The competitive field is intense. Modal is the most direct competitor, offering serverless GPU compute with a strong developer experience. RunPod provides on-demand GPU instances at competitive prices. Replicate focuses on running open-source models. Together AI and Fireworks target inference specifically. Each has different strengths, but none has solved the cold start problem as aggressively as Cumulus claims to have.

The risk is that GPU infrastructure is a scale game. The biggest providers have the most hardware, the best pricing from GPU vendors, and the deepest pockets to absorb losses while building market share. Cumulus needs to demonstrate that their technical advantages are durable and not just a function of operating at small scale.

The Verdict

GPU inference infrastructure is one of the most competitive spaces in tech right now, and for good reason. Every AI application needs it. The market is enormous and growing.

At 30 days: do the 12.5-second cold starts hold up under real production workloads with large models? The benchmark number needs to be validated across different model sizes and architectures.
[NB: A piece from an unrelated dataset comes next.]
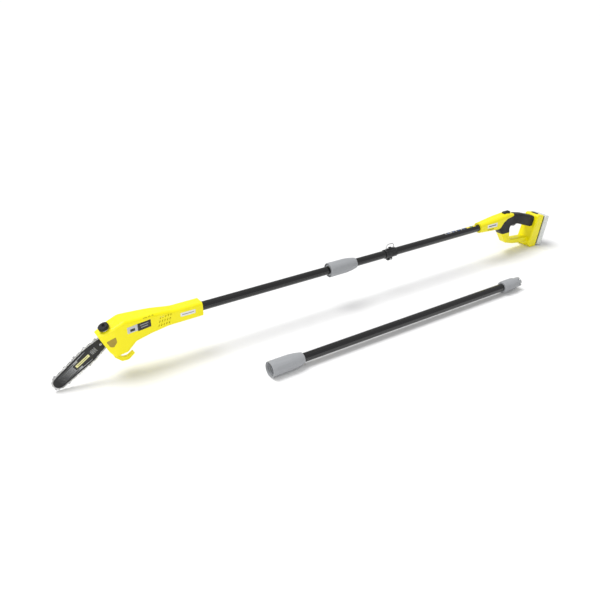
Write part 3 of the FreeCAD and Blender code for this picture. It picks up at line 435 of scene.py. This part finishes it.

At 60 days: what is the cost comparison at scale versus Modal, RunPod, and Replicate? The pricing advantage needs to be real and significant, not just marginal.

At 90 days: how many production applications are running on Cumulus, and what is the reliability track record? Uptime and consistency matter as much as raw performance for production workloads.

I think Cumulus has identified the right bottleneck. Cold starts are the single biggest barrier to serverless GPU adoption. If they have genuinely solved that problem at the infrastructure level, they have a real competitive advantage. But GPU infrastructure is a knife fight, and they will need to scale fast to stay ahead.